_AIM:_
Would you copy out the whole listing exactly as given?

_PROVIDED DATA:_
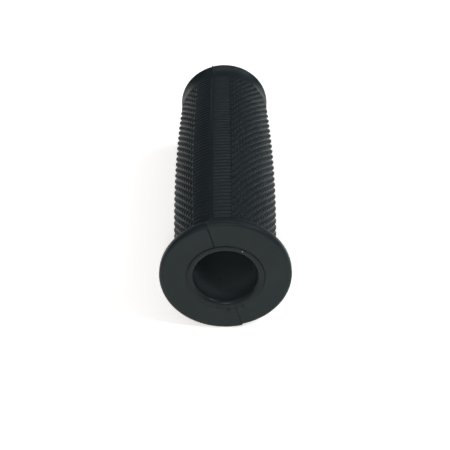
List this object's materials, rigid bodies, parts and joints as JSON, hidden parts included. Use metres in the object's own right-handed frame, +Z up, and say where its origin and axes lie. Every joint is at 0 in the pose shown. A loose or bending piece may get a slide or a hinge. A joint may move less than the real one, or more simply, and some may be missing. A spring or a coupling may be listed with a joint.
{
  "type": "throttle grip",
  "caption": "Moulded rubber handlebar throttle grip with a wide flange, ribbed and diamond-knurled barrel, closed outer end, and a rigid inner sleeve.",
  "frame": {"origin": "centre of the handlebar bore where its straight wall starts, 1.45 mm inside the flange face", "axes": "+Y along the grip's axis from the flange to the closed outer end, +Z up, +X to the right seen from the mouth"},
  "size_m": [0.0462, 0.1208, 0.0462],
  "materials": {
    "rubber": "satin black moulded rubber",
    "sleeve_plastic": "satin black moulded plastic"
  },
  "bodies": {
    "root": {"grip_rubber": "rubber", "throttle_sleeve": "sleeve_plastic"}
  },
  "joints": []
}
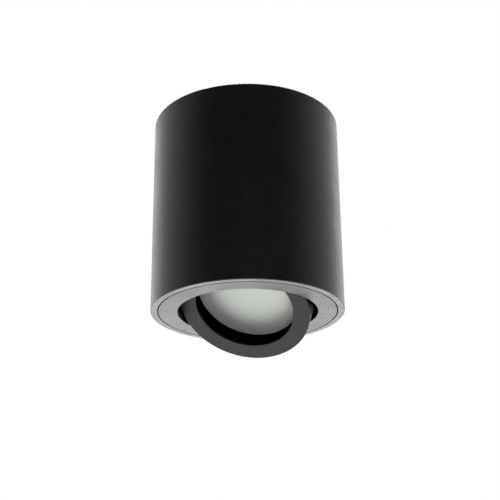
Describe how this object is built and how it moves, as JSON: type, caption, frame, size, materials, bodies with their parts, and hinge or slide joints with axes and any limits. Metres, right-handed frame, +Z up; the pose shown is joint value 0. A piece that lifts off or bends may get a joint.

_RESULT:_
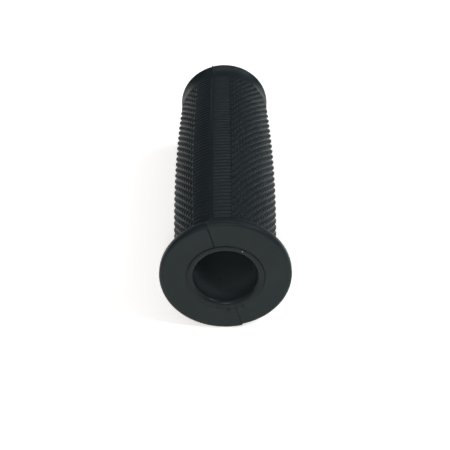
List this object's materials, rigid bodies, parts and joints as JSON, hidden parts included. Use metres in the object's own right-handed frame, +Z up, and say where its origin and axes lie. Every joint is at 0 in the pose shown. A loose or bending piece may get a slide or a hinge. A joint may move less than the real one, or more simply, and some may be missing. A spring or a coupling may be listed with a joint.
{
  "type": "throttle grip",
  "caption": "Moulded rubber handlebar throttle grip with a wide flange, ribbed and diamond-knurled barrel, closed outer end, and a rigid inner sleeve.",
  "frame": {"origin": "centre of the handlebar bore where its straight wall starts, 1.45 mm inside the flange face", "axes": "+Y along the grip's axis from the flange to the closed outer end, +Z up, +X to the right seen from the mouth"},
  "size_m": [0.0462, 0.1208, 0.0462],
  "materials": {
    "rubber": "satin black moulded rubber",
    "sleeve_plastic": "satin black moulded plastic"
  },
  "bodies": {
    "root": {"grip_rubber": "rubber", "throttle_sleeve": "sleeve_plastic"}
  },
  "joints": []
}
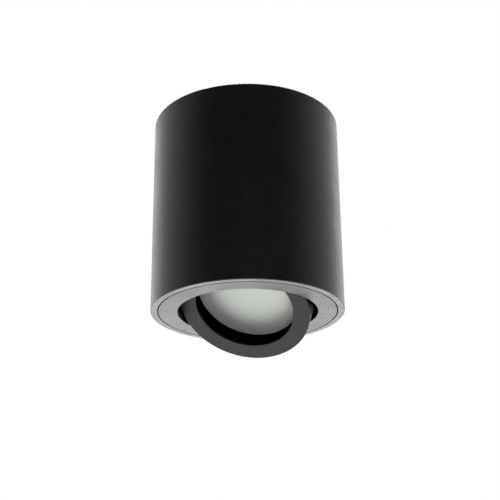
Describe how this object is built and how it moves, as JSON: type, caption, frame, size, materials, bodies with their parts, and hinge or slide joints with axes and any limits. Metres, right-handed frame, +Z up; the pose shown is joint value 0. A piece that lifts off or bends may get a joint.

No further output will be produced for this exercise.